Print the whole listing exactly.

Begin SUPPLIED MATERIAL

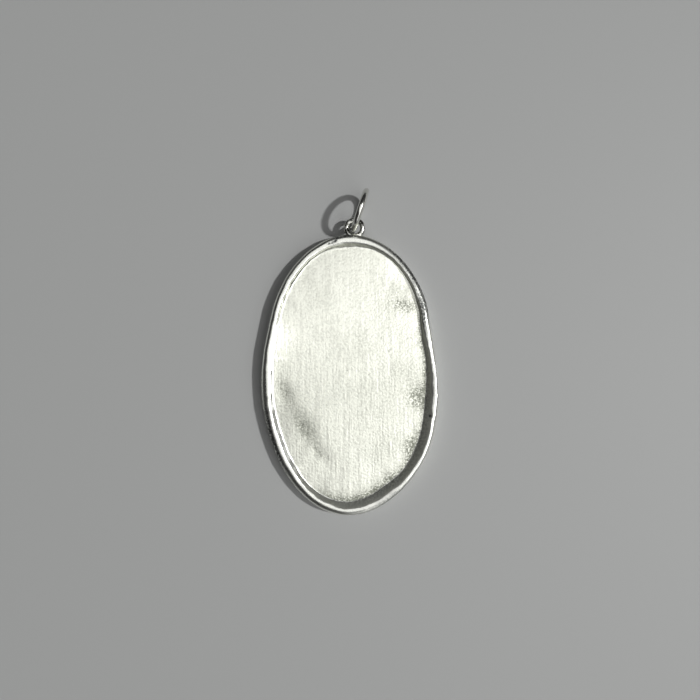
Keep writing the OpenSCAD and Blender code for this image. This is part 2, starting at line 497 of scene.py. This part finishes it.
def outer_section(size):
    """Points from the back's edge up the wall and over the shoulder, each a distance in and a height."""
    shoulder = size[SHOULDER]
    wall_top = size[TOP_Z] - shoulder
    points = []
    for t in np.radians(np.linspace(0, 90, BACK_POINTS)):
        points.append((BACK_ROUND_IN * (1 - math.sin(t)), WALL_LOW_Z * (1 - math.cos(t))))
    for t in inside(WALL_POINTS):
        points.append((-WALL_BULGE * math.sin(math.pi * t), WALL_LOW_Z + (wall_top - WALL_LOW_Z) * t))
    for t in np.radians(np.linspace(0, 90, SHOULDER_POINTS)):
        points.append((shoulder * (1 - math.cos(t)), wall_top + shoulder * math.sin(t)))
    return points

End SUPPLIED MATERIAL

● TASK OUTPUT:
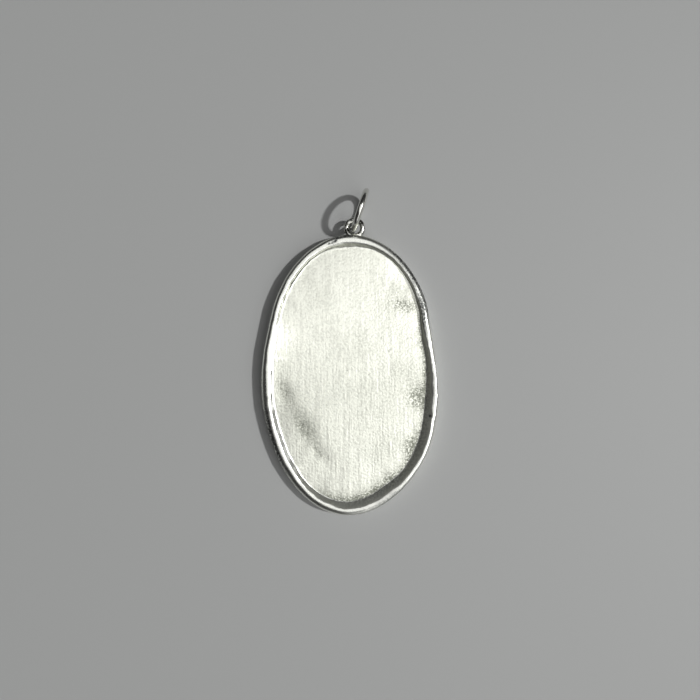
Keep writing the OpenSCAD and Blender code for this image. This is part 2, starting at line 497 of scene.py. This part finishes it.
def outer_section(size):
    """Points from the back's edge up the wall and over the shoulder, each a distance in and a height."""
    shoulder = size[SHOULDER]
    wall_top = size[TOP_Z] - shoulder
    points = []
    for t in np.radians(np.linspace(0, 90, BACK_POINTS)):
        points.append((BACK_ROUND_IN * (1 - math.sin(t)), WALL_LOW_Z * (1 - math.cos(t))))
    for t in inside(WALL_POINTS):
        points.append((-WALL_BULGE * math.sin(math.pi * t), WALL_LOW_Z + (wall_top - WALL_LOW_Z) * t))
    for t in np.radians(np.linspace(0, 90, SHOULDER_POINTS)):
        points.append((shoulder * (1 - math.cos(t)), wall_top + shoulder * math.sin(t)))
    return points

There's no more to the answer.